Emergence of an antigenically drifted and reassorted influenza B virus at the end of the 2024–25 influenza season
Elgin Akin, David A. Villafuerte, Anne P. Werner, Matthew Pinsley, Corinne A. Pierce, Amary Fall, Omar Abdullah, Julie M. Norton, Richard E. Rothman, Katherine Z. J. Fenstermacher, Yu-Nong Gong, Eili Klein, Heba H. Mostafa, Andrew PekoszABSTRACT
Influenza B virus (IBV) is a significant contributor to annual and severe cases of influenza, particularly in the young and elderly. Late in the 2024–25 Northern Hemisphere influenza season, a surge of IBV cases was identified in the Johns Hopkins Hospital Systems. The IBV responsible for the surge, C.3.1/re, was a clade C.3 virus that had reassorted with clade C.5.1 viruses and acquired the D197N mutation in hemagglutinin, restoring a putative N-linked glycan predicted to mask a key neutralizing antibody epitope.
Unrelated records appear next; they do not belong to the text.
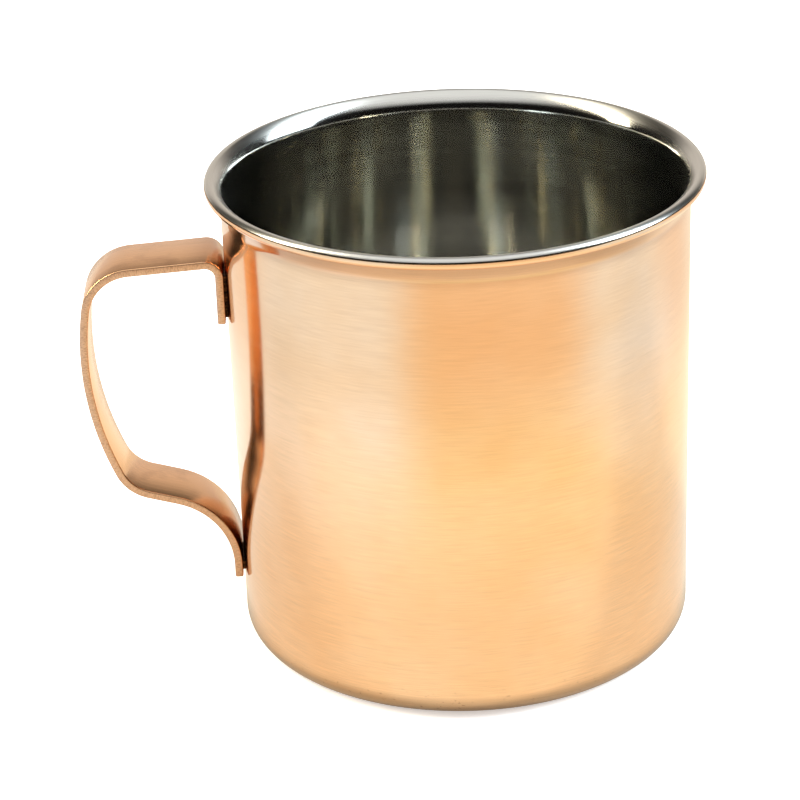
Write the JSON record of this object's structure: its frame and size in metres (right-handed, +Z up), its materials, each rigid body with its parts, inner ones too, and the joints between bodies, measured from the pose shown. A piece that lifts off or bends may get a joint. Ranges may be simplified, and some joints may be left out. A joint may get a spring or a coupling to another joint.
{
  "type": "copper mug",
  "caption": "Straight-sided drinking mug: brushed copper shell over a steel liner, with a rolled steel lip and a flat bent copper strap handle.",
  "frame": {"origin": "middle of the flat face that the mug stands on, on the axis of the cup", "axes": "+Z up along the cup's axis; the handle stands out along -X; the mug is its own mirror image across the XZ plane"},
  "size_m": [0.1165, 0.092, 0.092],
  "materials": {
    "brushed_copper": "copper sheet, brushed round the wall with fine level lines and lacquered",
    "brushed_stainless": "stainless sheet, brushed round the inside, with a polished rolled lip",
    "strap_copper": "flat copper strap, satin faces and sheared edges",
    "braze_filler": "thin brazed filler, dull"
  },
  "bodies": {
    "root": {"copper_shell": "brushed_copper", "steel_liner": "brushed_stainless", "handle_strap": "strap_copper", "upper_braze_pad": "braze_filler", "lower_braze_pad": "braze_filler"}
  },
  "joints": []
}
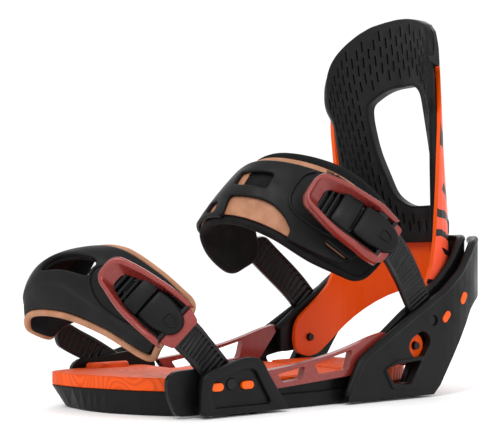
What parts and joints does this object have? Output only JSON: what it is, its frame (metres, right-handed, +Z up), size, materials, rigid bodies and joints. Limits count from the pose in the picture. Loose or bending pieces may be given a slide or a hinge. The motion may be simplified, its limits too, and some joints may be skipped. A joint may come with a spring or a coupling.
{
  "type": "strap-in snowboard binding",
  "caption": "Strap-in snowboard binding with a folding highback, a padded ankle strap and a toe cap strap, each drawn tight by a toothed ladder in a ratchet buckle.",
  "frame": {"origin": "centre of the mounting disc's bottom face, on the board's top surface", "axes": "+Z up from the board, -Y towards the toes, +Y towards the heel, +X towards the outer side of the foot, which has the ladders and buckles"},
  "size_m": [0.1308, 0.2914, 0.238],
  "materials": {
    "black_nylon": "glass-filled nylon, lightly grained",
    "black_ladder": "smooth flexible plastic",
    "black_rubber": "soft matt rubber with a grooved or pebbled face",
    "black_padding": "stitched padded textile",
    "orange_shell": "semi-matt plastic, coral with black strokes on the back",
    "orange_footbed": "dense foam with a flowing line texture",
    "orange_pin": "smooth orange plastic",
    "red_metal": "fine speckled dusty red",
    "tan_leather": "smooth tan synthetic leather",
    "steel": "zinc-plated steel"
  },
  "bodies": {
    "base": {"base_plate": "black_nylon", "toe_ramp": "black_nylon", "mounting_disc": "black_nylon", "disc_screw_1": "steel", "disc_screw_2": "steel", "disc_screw_3": "steel", "disc_screw_4": "steel", "toe_pad": "orange_footbed", "heel_pad": "orange_footbed", "disc_cover_pad": "orange_footbed", "outer_rail": "red_metal", "inner_rail": "red_metal", "outer_toe_block": "black_nylon", "inner_toe_block": "black_nylon", "outer_toe_pin_front": "orange_pin", "outer_toe_pin_rear": "orange_pin", "inner_toe_pin_front": "orange_pin", "inner_toe_pin_rear": "orange_pin", "heel_hoop": "black_nylon", "outer_heel_panel": "black_nylon", "inner_heel_panel": "black_nylon", "outer_heel_pin_lower": "orange_pin", "outer_heel_pin_upper": "orange_pin", "inner_heel_pin_lower": "orange_pin", "inner_heel_pin_upper": "orange_pin", "outer_pivot_bolt": "steel", "inner_pivot_bolt": "steel", "outer_ankle_bolt": "steel", "inner_ankle_bolt": "steel", "outer_toe_bolt": "steel", "inner_toe_bolt": "steel"},
    "highback": {"highback_shell": "orange_shell", "highback_pad": "black_rubber", "outer_pivot_boss": "orange_shell", "inner_pivot_boss": "orange_shell"},
    "lean_adjuster": {"forward_lean_block": "black_nylon", "forward_lean_lever": "red_metal"},
    "ankle_strap": {"ankle_pad": "black_padding", "ankle_tan_layer": "tan_leather", "ankle_exoskeleton": "black_rubber", "ankle_connector": "black_ladder", "ankle_buckle_base": "black_nylon", "ankle_buckle_axle": "steel"},
    "ankle_ladder_strap": {"ankle_ladder": "black_ladder"},
    "ankle_lever": {"ankle_buckle_lever": "red_metal", "ankle_drive_pawl": "steel"},
    "ankle_release": {"ankle_release_lever": "black_nylon"},
    "toe_strap": {"toe_strap_liner": "tan_leather", "toe_cap_shell": "black_rubber", "toe_connector": "black_ladder", "toe_buckle_base": "black_nylon", "toe_buckle_axle": "steel"},
    "toe_ladder_strap": {"toe_ladder": "black_ladder"},
    "toe_lever": {"toe_buckle_lever": "red_metal", "toe_drive_pawl": "steel"},
    "toe_release": {"toe_release_lever": "black_nylon"}
  },
  "joints": [
    {"name": "highback_fold", "type": "hinge", "parent": "base", "child": "highback", "pos_m": [0, 0.084, 0.031], "axis": [1, 0, 0], "range_deg": [0, 39]},
    {"name": "forward_lean_slide", "type": "slide", "parent": "highback", "child": "lean_adjuster", "axis": [0, 0, 1], "range_m": [0, 0.012]},
    {"name": "ankle_strap_swing", "type": "hinge", "parent": "base", "child": "ankle_strap", "pos_m": [0, 0.096, 0.046], "axis": [1, 0, 0], "range_deg": [0, 30]},
    {"name": "ankle_ladder_swing", "type": "hinge", "parent": "base", "child": "ankle_ladder_strap", "pos_m": [0, 0.096, 0.046], "axis": [1, 0, 0], "range_deg": [0, 30]},
    {"name": "ankle_lever_open", "type": "hinge", "parent": "ankle_strap", "child": "ankle_lever", "pos_m": [0.06138, 0.05653, 0.09884], "axis": [0.0018, 0.6332, 0.7739], "range_deg": [0, 75]},
    {"name": "ankle_release_press", "type": "hinge", "parent": "ankle_strap", "child": "ankle_release", "pos_m": [0.06138, 0.05653, 0.09884], "axis": [0.0018, 0.6332, 0.7739], "range_deg": [-20, 0], "stiffness_Nm_per_rad": 0.05},
    {"name": "toe_strap_swing", "type": "hinge", "parent": "base", "child": "toe_strap", "pos_m": [0, -0.058, 0.017], "axis": [1, 0, 0], "range_deg": [-40, 3]},
    {"name": "toe_ladder_swing", "type": "hinge", "parent": "base", "child": "toe_ladder_strap", "pos_m": [0, -0.058, 0.017], "axis": [1, 0, 0], "range_deg": [-40, 3]},
    {"name": "toe_lever_open", "type": "hinge", "parent": "toe_strap", "child": "toe_lever", "pos_m": [0.05658, -0.09516, 0.05177], "axis": [0.315, 0.5897, 0.7437], "range_deg": [0, 75]},
    {"name": "toe_release_press", "type": "hinge", "parent": "toe_strap", "child": "toe_release", "pos_m": [0.05658, -0.09516, 0.05177], "axis": [0.315, 0.5897, 0.7437], "range_deg": [-20, 0], "stiffness_Nm_per_rad": 0.05}
  ],
  "couplings": [
    {"joint": "ankle_strap_swing", "follows": "highback_fold", "ratio": 0.75},
    {"joint": "ankle_ladder_swing", "follows": "highback_fold", "ratio": 0.75},
    {"joint": "toe_ladder_swing", "follows": "toe_strap_swing", "ratio": 1}
  ]
}
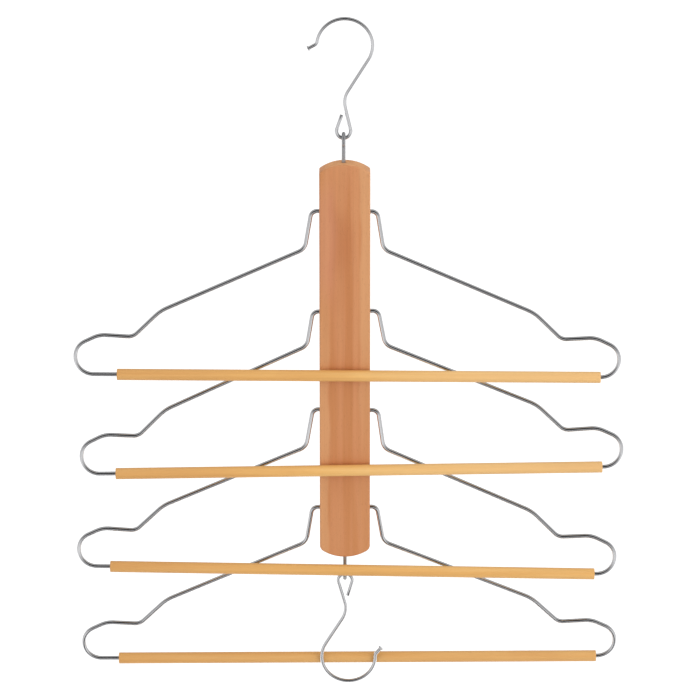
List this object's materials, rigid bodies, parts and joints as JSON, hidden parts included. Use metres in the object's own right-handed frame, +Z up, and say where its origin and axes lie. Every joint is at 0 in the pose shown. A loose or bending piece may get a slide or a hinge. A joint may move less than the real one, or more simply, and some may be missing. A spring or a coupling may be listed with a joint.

The C.3.1/re viruses preferentially infected children but showed no significant change in disease severity. C.3.1/re viruses were poorly neutralized by pre- and post-influenza vaccination serum in a human cohort. The removal of the glycan at residue 197 restored neutralizing antibody recognition. The C.3.1/re IBV genotype that emerged late in the 2024–25 influenza season was antigenically mismatched with IBV vaccine strains for the 2025 and 2026 Southern hemisphere, as well as the 2025–26 Northern Hemisphere influenza seasons. While the 2026–27 Northern Hemisphere vaccine strain is a C.3.1/re, the egg-adapted isolate selected (B/Tokyo/EIS13-175/2025) lacks the 197 glycosylation which is predicted to have poor recognition with circulating IBV clades. Phylogenetic analysis of currently circulating IBVs shows a diversification of circulating C.3 clades with multiple reassortment events between C.3 and C.5 clades in addition to independent acquisitions of D197N mutations, suggesting IBV is going through a period of significant antigenic and genetic expansion.
IMPORTANCE
Influenza B viruses are undergoing a period of antigenic and genetic expansion, with several reassorted viruses emerging that also contain point mutations in key hemagglutinin antigenic sites proximal to the receptor binding domain. This has important impacts on vaccine strain choice, as only one IBV component is included in current influenza vaccines. We demonstrate a significant shift in the demographics of IBV-infected individuals with the emergence of the antigenically drifted and reassorted IBV C.3.1/re. Furthermore, we show that 197 glycosylation of hemagglutinin is critical for C.3.1/re antigenic drift, and we document several emergent C.3 reassortments encoding the D197N mutation. With the IBV vaccine component for the Northern Hemisphere 2026–27 season having lost a key N-linked glycan on the hemagglutinin protein, and multiple independent emergences of antigenically drifted and reassorted viruses, attention to IBV infections should be increased in the upcoming Southern and Northern hemisphere influenza seasons.